Chloe Grace Moretz is on a date with a young boy at his house. But she has her first period and the young boy’s older brother, Christopher Mintz-Plasse starts to freak out and their dad, Patrick Warburton, doesn’t help either. Again, not kidding. This skit is almost mind-bogglingly unfunny.
Gerard Butler plays a leprechaun kidnapped by Johnny Knoxville who gives him to Seann William Scott as a birthday present. Both of the humans want to know where the leprechaun’s pot of gold is. But he isn’t talking. The leprechaun talks dirty and there is a lot of physical fighting.

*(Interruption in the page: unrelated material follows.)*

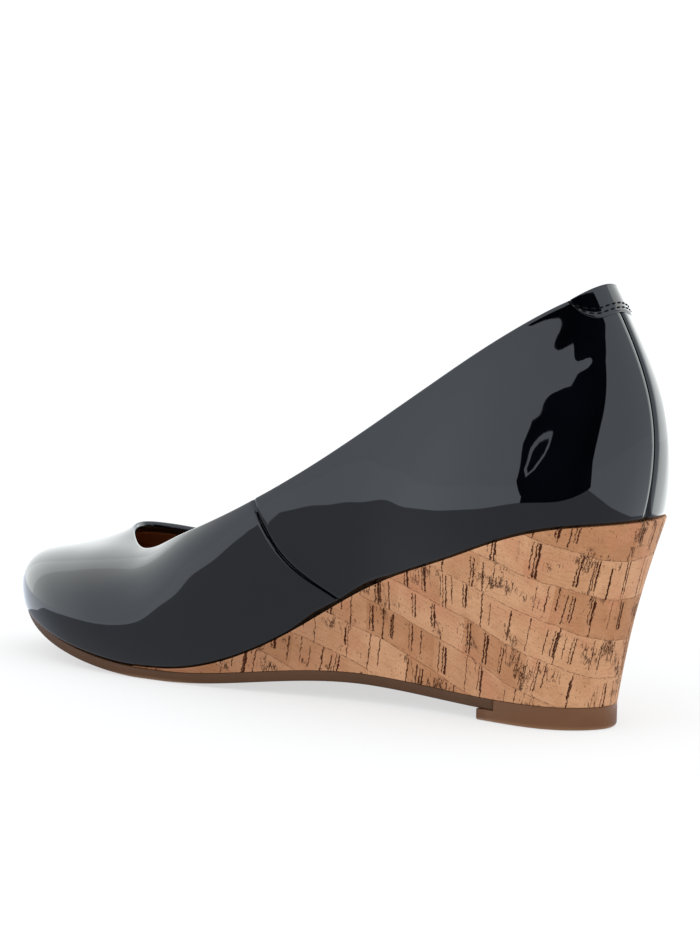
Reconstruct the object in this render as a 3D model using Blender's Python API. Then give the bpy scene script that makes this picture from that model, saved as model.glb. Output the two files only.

Halle Barry meets Stephen Merchant (Ricky Gervais’ producing partner) on a first date and they start a game of “Truth or Dare” and end up with a lot of plastic surgery and fake boobs.
Terrence Howard plays the coach of a basketball team in possibly the most obvious take-off of those inspirational sports films we often see. Also, considering the rest of the skits are supposed to be funny about sexually related ideas, at least in theory, this skit is completely out of place.
Really, nothing about this film is original, funny, funny in a sick way, funny in a gross way, or well-made. It is a complete waste of time. Everyone involved in this film should be ashamed. In fact, the Oscar winners should have their awards stripped and the others who might have won an Oscar should never be afforded this accolade. Somehow, though, I think the careers of Seann William Scott and Johnny Knoxville are probably safe.